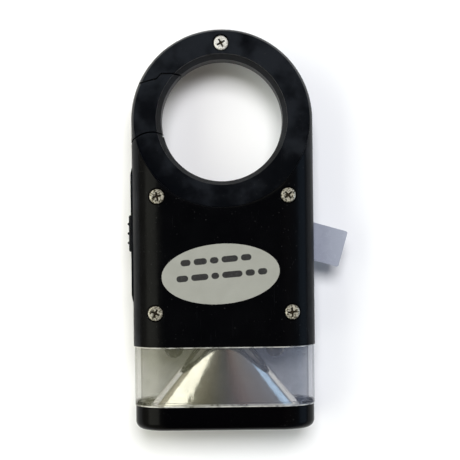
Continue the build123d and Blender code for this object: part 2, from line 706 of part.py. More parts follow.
def casing():
    """Both shells in one, hollow, with bosses, seats and openings, before they are parted."""
    form = casing_form() + switch_pad()
    hollow = along(casing_section(WALL), BODY_START, EYE_Y)
    hollow -= post(0, EYE_Y, -BIG, BIG, SHOULDER_R + WALL)
    stop = casing_section(WALL) - casing_section(WALL + PLATE_STOP)
    inside = along(stop, PLATE_HIGH_Y, PLATE_HIGH_Y + PLATE_STOP)
    inside += board_posts(BOARD_TOP, REAR) + cell_cradle()
    for x, y, _, _ in screw_places():
        inside += post(x, y, -REAR, REAR, BOSS_R)
    body = form - (hollow - inside)
    for x, y, _, face in all_screw_places():
        body -= screw_hole(x, y, face)
    body -= eye_cut()
    body -= deep(gate_zone(0), -BIG, BIG)
    body -= tongue_slot()
    body -= gate_pivot_pin()
    body -= knob_cuts()
    body -= tab_slot()
    return body


def seam_groove():
    """Shallow groove where the shells meet."""
    outside = deep(Pos(0, LENGTH / 2) * Rectangle(BIG, BIG), -SEAM_GROOVE / 2, SEAM_GROOVE / 2)
    return outside - casing_form(SEAM_GROOVE)


def shells():
    """The casing parted at its middle into the rear and the front shell."""
    body = casing()
    groove = seam_groove()
    rear = body & (Pos(0, 0, BIG / 2) * Box(BIG, BIG, BIG))
    front = body & (Pos(0, 0, -BIG / 2) * Box(BIG, BIG, BIG))
    return rear - groove, front - groove + board_posts(-REAR + WALL / 2, BOARD_BOTTOM)


def lantern_window():
    """Clear band between the body and the base, with a lip and a skirt into each."""
    lip_low = CAP_LENGTH + WINDOW_LIP
    lip_high = BODY_START - WINDOW_LIP
    upper_skirt_inset = WALL + SKIRT_CLEARANCE
    band = along(casing_section(WINDOW_INSET), CAP_LENGTH, BODY_START)
    band -= along(casing_section(WINDOW_INSET + WINDOW_WALL), lip_low, lip_high)
    band += along(casing_section(upper_skirt_inset), BODY_START, PLATE_LOW_Y)
    band += along(casing_section(LOWER_SKIRT_INSET), FLANGE_HIGH_Y, CAP_LENGTH)
    band -= along(casing_section(upper_skirt_inset + SKIRT_WALL), lip_high, PLATE_LOW_Y)
    return band - along(casing_section(LOWER_SKIRT_INSET + SKIRT_WALL), FLANGE_HIGH_Y, lip_low)


def reflector_form(wall, low, high):
    """Oval cone of the reflector, drawn in by wall, between two places along the casing."""
    base_half = REFLECTOR_BASE_HALF - wall
    base_deep = REFLECTOR_BASE_DEEP - wall
    neck_half = REFLECTOR_NECK_HALF - wall
    neck_deep = REFLECTOR_NECK_DEEP - wall
    base = Plane.XZ.offset(-low) * Ellipse(base_half, base_deep)
    neck = Plane.XZ.offset(-high) * Ellipse(neck_half, neck_deep)
    return loft([base, neck])


def reflector():
    """Metallised cone: a lantern reflector outside and a torch reflector inside."""
    flange_inset = CAP_INSET + WALL + FLANGE_CLEARANCE
    flange = along(casing_section(flange_inset), FLANGE_LOW_Y, FLANGE_HIGH_Y)
    cone = reflector_form(0, FLANGE_HIGH_Y, NECK_Y)
    hollow = reflector_form(REFLECTOR_WALL, FLANGE_HIGH_Y, NECK_Y - REFLECTOR_WALL)
    mouth = Ellipse(REFLECTOR_BASE_HALF - REFLECTOR_WALL, REFLECTOR_BASE_DEEP - REFLECTOR_WALL)
    lamp_hole = Rot(90, 0, 0) * Cylinder(LED_R + LED_HOLE_CLEARANCE, 4 * REFLECTOR_WALL)
    cone = flange + cone - hollow - along(mouth, 0, FLANGE_HIGH_Y)
    return cone - Pos(0, NECK_Y, 0) * lamp_hole


def base_cap():
    """Gloss cap at the base, open above, with a ledged hole for the lens in its floor."""
    cap = along(casing_section(CAP_INSET), 0, CAP_LENGTH)
    cap = fillet(cap.edges().group_by(Axis.Y)[0], CAP_END_ROUND)
    cap -= along(casing_section(CAP_INSET + WALL), CAP_FLOOR, CAP_LENGTH)
    opening = Ellipse(LENS_HALF - LENS_LEDGE, LENS_DEEP - LENS_LEDGE)
    return cap - along(opening, -CAP_FLOOR, CAP_FLOOR)


def torch_lens():
    """Oval lens, stepped so that it drops into the hole from inside."""
    plate = along(Ellipse(LENS_HALF, LENS_DEEP), CAP_FLOOR, CAP_FLOOR + LENS_THICKNESS)
    step = LENS_LEDGE + LENS_CLEARANCE
    return plate + along(Ellipse(LENS_HALF - step, LENS_DEEP - step), LENS_RECESS, CAP_FLOOR)


def rear_label():
    """Oval paper label that follows the rear face."""
    height = BODY_START + LABEL_HEIGHT
    skin = casing_section(-LABEL_THICKNESS) - casing_section(0)
    sheet = along(skin, height - LABEL_LENGTH, height + LABEL_LENGTH)
    outline = Pos(LABEL_X, height) * Rot(0, 0, LABEL_TILT) * Ellipse(LABEL_LENGTH / 2, LABEL_WIDTH / 2)
    return sheet & deep(outline, 0, BIG)


def build():
    """Every sub-part by name, in the modelling frame."""
    rear_shell, front_shell = shells()
    front_cell, rear_cell = cell_places()
    nodes = {
        "rear_shell": rear_shell,
        "front_shell": front_shell,
        "carabiner_gate": carabiner_gate(),
        "gate_pivot_pin": gate_pivot_pin(),
        "gate_return_spring": gate_return_spring(),
        "switch_knob": switch_knob(),
        "slide_switch_housing": slide_switch_housing(),
        "slide_switch_actuator": slide_switch_actuator(),
        "slide_switch_terminals": slide_switch_terminals(),
        "circuit_board": circuit_board(),
        "resistors": resistors(),
        "coin_cell_front": coin_cell(front_cell),
        "coin_cell_rear": coin_cell(rear_cell),
        "positive_contact_strip": positive_contact_strip(),
        "negative_contact_spring": negative_contact_spring(),
        "battery_pull_tab": battery_pull_tab(),
        "led_leads": led_leads(),
        "led_carrier_plate": led_carrier_plate(),
        "reflector": reflector(),
        "lantern_window": lantern_window(),
        "base_cap": base_cap(),
        "torch_lens": torch_lens(),
        "casing_screws": Compound(children=[screw(*place) for place in screw_places()]),
        "ring_screw": screw(*ring_screw_place()),
        "rear_label": rear_label(),
    }
    for name, x in led_places().items():
        nodes[name] = led(x)
    return nodes


os.makedirs("parts", exist_ok=True)
for name, shape in build().items():
    export_step(Pos(0, -LENGTH / 2, REAR) * shape, f"parts/{name}.step")
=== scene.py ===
"""Looks of the clip-on lantern torch: materials, small inner details, floor, light and camera."""
import json
import math

import bmesh
import bpy
from mathutils import Matrix, Vector


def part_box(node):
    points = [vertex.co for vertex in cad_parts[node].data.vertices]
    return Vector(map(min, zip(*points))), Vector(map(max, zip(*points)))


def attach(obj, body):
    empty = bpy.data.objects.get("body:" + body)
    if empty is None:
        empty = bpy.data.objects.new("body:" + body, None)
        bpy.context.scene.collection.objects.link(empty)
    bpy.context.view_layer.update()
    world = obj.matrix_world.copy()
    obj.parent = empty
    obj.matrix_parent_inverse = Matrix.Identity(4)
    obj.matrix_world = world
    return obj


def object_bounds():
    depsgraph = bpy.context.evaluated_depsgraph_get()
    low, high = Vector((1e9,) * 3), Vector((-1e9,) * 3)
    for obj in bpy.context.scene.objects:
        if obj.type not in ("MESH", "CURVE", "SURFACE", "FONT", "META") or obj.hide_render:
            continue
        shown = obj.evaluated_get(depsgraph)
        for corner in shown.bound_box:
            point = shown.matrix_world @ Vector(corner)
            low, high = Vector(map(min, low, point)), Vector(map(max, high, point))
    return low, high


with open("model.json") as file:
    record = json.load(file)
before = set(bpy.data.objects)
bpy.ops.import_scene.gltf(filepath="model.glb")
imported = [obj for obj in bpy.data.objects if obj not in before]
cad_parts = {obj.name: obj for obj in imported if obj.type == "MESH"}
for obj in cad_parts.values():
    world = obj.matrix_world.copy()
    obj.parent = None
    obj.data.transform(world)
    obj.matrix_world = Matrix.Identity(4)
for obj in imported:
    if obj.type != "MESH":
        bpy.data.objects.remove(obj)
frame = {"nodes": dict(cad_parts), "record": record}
cad_low, cad_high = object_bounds()
NODES = frame["nodes"]
ROOT = "casing"
MM = 0.001

rear_low, rear_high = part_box("rear_shell")
label_low, label_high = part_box("rear_label")
cap_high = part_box("base_cap")[1]
TOP_Z = rear_high.z
WINDOW_MID_Y = (cap_high.y + rear_low.y) / 2
WINDOW_HALF = (rear_low.y - cap_high.y) / 2
CASING_HEADS_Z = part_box("casing_screws")[1].z
RING_HEAD_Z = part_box("ring_screw")[1].z

BAR_TILT_DEGREES = 4.8
BAR_WIDTH = 1.6 * MM
BAR_GAP = 0.75 * MM
BAR_THICKNESS = 0.003 * MM
BAR_SUNK = 0.002 * MM
CUP_SIDE = 0.35 * MM
CUP_FROM_BACK = 5.4 * MM
FLOOR_DROP = 0.01 * MM
FLOOR_HALF = 3.0
LIGHT_AIM = (0, 0, 0.01)
WALL_GREY = 0.93
LENS_MM = 90.3
SENSOR_MM = 36.0
CAMERA_PLACE = (0.0018, -0.00044, 0.3135)
CAMERA_ROLL_DEGREES = -0.68


# ---------------------------------------------------------------- node helpers
class Graph:
    """Short way to build a material's nodes."""

    def __init__(self, name):
        self.material = bpy.data.materials.new(name)
        self.material.use_nodes = True
        self.tree = self.material.node_tree
        self.tree.nodes.clear()
        self.out = self.tree.nodes.new("ShaderNodeOutputMaterial")
        self.where = self.tree.nodes.new("ShaderNodeTexCoord").outputs["Object"]

    def node(self, kind, settings=None, **inputs):
        made = self.tree.nodes.new(kind)
        for key, value in (settings or {}).items():
            setattr(made, key, value)
        for key, value in inputs.items():
            self.put(made.inputs[key.replace("_", " ")], value)
        return made

    def put(self, socket, value):
        if isinstance(value, bpy.types.NodeSocket):
            self.tree.links.new(value, socket)
        else:
            socket.default_value = value

    def math(self, operation, a, b=None, clamp=False):
        made = self.node("ShaderNodeMath", {"operation": operation, "use_clamp": clamp})
        self.put(made.inputs[0], a)
        if b is not None:
            self.put(made.inputs[1], b)
        return made.outputs[0]

    def scaled(self, scale):
        """Object coordinates, stretched by scale per metre."""
        made = self.node("ShaderNodeMapping", None, Vector=self.where)
        made.inputs["Scale"].default_value = scale
        return made.outputs["Vector"]

    def noise(self, size_mm, detail=3.0, rough=0.55, stretch=(1, 1, 1)):
        """Noise with features of about size_mm."""
        scale = tuple(s / (size_mm * MM) for s in stretch)
        made = self.node("ShaderNodeTexNoise", None, Vector=self.scaled(scale), Scale=1.0)
        made.inputs["Detail"].default_value = detail
        made.inputs["Roughness"].default_value = rough
        return made.outputs["Fac"]

    def axis(self, name):
        made = self.node("ShaderNodeSeparateXYZ", None, Vector=self.where)
        return made.outputs[name]

    def between(self, value, low, high, to_low=0.0, to_high=1.0, smooth=True):
        """Value from low..high turned into to_low..to_high, held outside."""
        kind = "SMOOTHSTEP" if smooth else "LINEAR"
        made = self.node("ShaderNodeMapRange", {"interpolation_type": kind, "clamp": True})
        self.put(made.inputs["Value"], value)
        for key, number in (("From Min", low), ("From Max", high), ("To Min", to_low), ("To Max", to_high)):
            self.put(made.inputs[key], number)
        return made.outputs["Result"]

    def mix(self, share, a, b):
        """Colour a where share is 0 and b where it is 1."""
        made = self.node("ShaderNodeMix", {"data_type": "RGBA"})
        self.put(made.inputs[0], share)
        self.put(made.inputs[6], a)
        self.put(made.inputs[7], b)
        return made.outputs[2]

    def bump(self, height, strength, distance_mm, under=None):
        made = self.node("ShaderNodeBump", None, Height=height, Strength=strength)
        made.inputs["Distance"].default_value = distance_mm * MM
        if under is not None:
            self.put(made.inputs["Normal"], under)
        return made.outputs["Normal"]

    def soft_edges(self, radius_mm):
        made = self.node("ShaderNodeBevel", {"samples": 6})
        made.inputs["Radius"].default_value = radius_mm * MM
        return made.outputs["Normal"]

    def shader(self, **inputs):
        made = self.node("ShaderNodeBsdfPrincipled", None, **inputs)
        self.tree.links.new(made.outputs[0], self.out.inputs["Surface"])
        return made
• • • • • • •
§ **What the task requires**
Exactly as written, return the lines from the line containing "for name, shape" through the line containing "bpy.data.objects.remove(obj)", both included.

§ **The reply**
for name, shape in build().items():
    export_step(Pos(0, -LENGTH / 2, REAR) * shape, f"parts/{name}.step")
=== scene.py ===
"""Looks of the clip-on lantern torch: materials, small inner details, floor, light and camera."""
import json
import math

import bmesh
import bpy
from mathutils import Matrix, Vector


def part_box(node):
    points = [vertex.co for vertex in cad_parts[node].data.vertices]
    return Vector(map(min, zip(*points))), Vector(map(max, zip(*points)))


def attach(obj, body):
    empty = bpy.data.objects.get("body:" + body)
    if empty is None:
        empty = bpy.data.objects.new("body:" + body, None)
        bpy.context.scene.collection.objects.link(empty)
    bpy.context.view_layer.update()
    world = obj.matrix_world.copy()
    obj.parent = empty
    obj.matrix_parent_inverse = Matrix.Identity(4)
    obj.matrix_world = world
    return obj


def object_bounds():
    depsgraph = bpy.context.evaluated_depsgraph_get()
    low, high = Vector((1e9,) * 3), Vector((-1e9,) * 3)
    for obj in bpy.context.scene.objects:
        if obj.type not in ("MESH", "CURVE", "SURFACE", "FONT", "META") or obj.hide_render:
            continue
        shown = obj.evaluated_get(depsgraph)
        for corner in shown.bound_box:
            point = shown.matrix_world @ Vector(corner)
            low, high = Vector(map(min, low, point)), Vector(map(max, high, point))
    return low, high


with open("model.json") as file:
    record = json.load(file)
before = set(bpy.data.objects)
bpy.ops.import_scene.gltf(filepath="model.glb")
imported = [obj for obj in bpy.data.objects if obj not in before]
cad_parts = {obj.name: obj for obj in imported if obj.type == "MESH"}
for obj in cad_parts.values():
    world = obj.matrix_world.copy()
    obj.parent = None
    obj.data.transform(world)
    obj.matrix_world = Matrix.Identity(4)
for obj in imported:
    if obj.type != "MESH":
        bpy.data.objects.remove(obj)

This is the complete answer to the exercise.